Every year, the Government of Nepal is caught in a costly software trap: paying for software it does not own, cannot inspect, and cannot modify, or running unlicensed copies that expose the state to severe security risks.

Historically, due to budget constraints and lax enforcement, many government offices relied on unlicensed or pirated software. The National Cyber Security Center (NCSC) has repeatedly warned that this dependency leaves public systems open to server crashes, data theft, and hacking. To mitigate these vulnerabilities, ministries have begun procuring genuine software, such as the Ministry of Finance's recent tenders for licensed Microsoft Windows and Office. But this shift toward compliance reveals the financial cost: the government is forced to send millions of dollars in foreign currency to Silicon Valley just to keep its computers running legally.

The exact figure is surprisingly difficult to pin down. No single ministry tracks the total national expenditure on proprietary software licenses. But the potential spending is everywhere. Microsoft Windows runs on government computers in every ministry, every district office, every public school that has a computer lab. Microsoft Office handles the documents. Oracle databases store records. Google services handle email for countless agencies and institutions. Each of these products requires a recurring license fee, paid in foreign currency, to a company whose headquarters, data centers, and legal jurisdiction are thousands of kilometers from Kathmandu.

This is not a vulnerability unique to developing nations. In Europe, 74 percent of publicly listed businesses rely on US-based email and productivity suites, primarily Google and Microsoft. In Ireland, that dependency is 100 percent.
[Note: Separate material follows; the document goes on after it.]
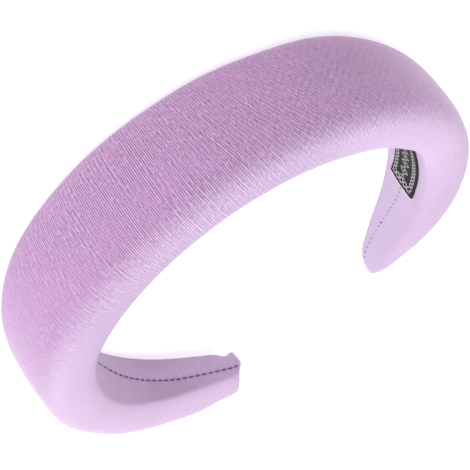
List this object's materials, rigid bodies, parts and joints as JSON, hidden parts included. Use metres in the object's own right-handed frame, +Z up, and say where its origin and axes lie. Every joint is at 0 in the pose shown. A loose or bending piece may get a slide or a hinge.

Spain's energy and banking sectors are entirely dependent on foreign tech. The European Union spends roughly €20 billion annually on proprietary collaboration suites, which is capital that flows directly out of the regional tech economy to Silicon Valley.

For Nepal, running a trade deficit exceeding NPR 1,267 billion in nine months, the ongoing drain of software licensing fees represents more than just inefficiency. It is capital that could be invested domestically. In programmers. In infrastructure. In building something that Nepal actually owns.

This dependency is not unique to the public administration. Nepal's commercial sector, particularly its banking and financial institutions, operates on a similar treadmill of proprietary licensing. The core banking systems (CBS) powering the country's commercial banks, the cloud infrastructures hosting private databases, and the CRM suites used by local enterprises are almost exclusively imported from multinational vendors. Every year, millions of dollars in foreign currency are sent abroad in licensing fees to entities like Oracle, Microsoft, and specialized global financial software firms. This private-sector license drain compounds the national trade deficit, further bleeding capital that could otherwise fund local software customization, capacity building, and sovereign development.

The financial argument for open-source alternatives is straightforward. The security argument is more urgent.

The Economics of Sovereignty: Quantifying the Opportunity

The exact figure of Nepal's annual proprietary software expenditure remains unquantified (no ministry tracks it), but we can estimate it from comparable data. Nepal operates an estimated 500,000 government and public-sector computers. If each machine runs Windows with a Microsoft 365 enterprise license, the annual cost per workstation ranges from $100 to $300 (NPR 13,500 to 40,500). Across 500,000 machines, that is $50 million to $150 million per year flowing abroad, or NPR 6.7 billion to 20 billion, depending on license tiers and volume discounts.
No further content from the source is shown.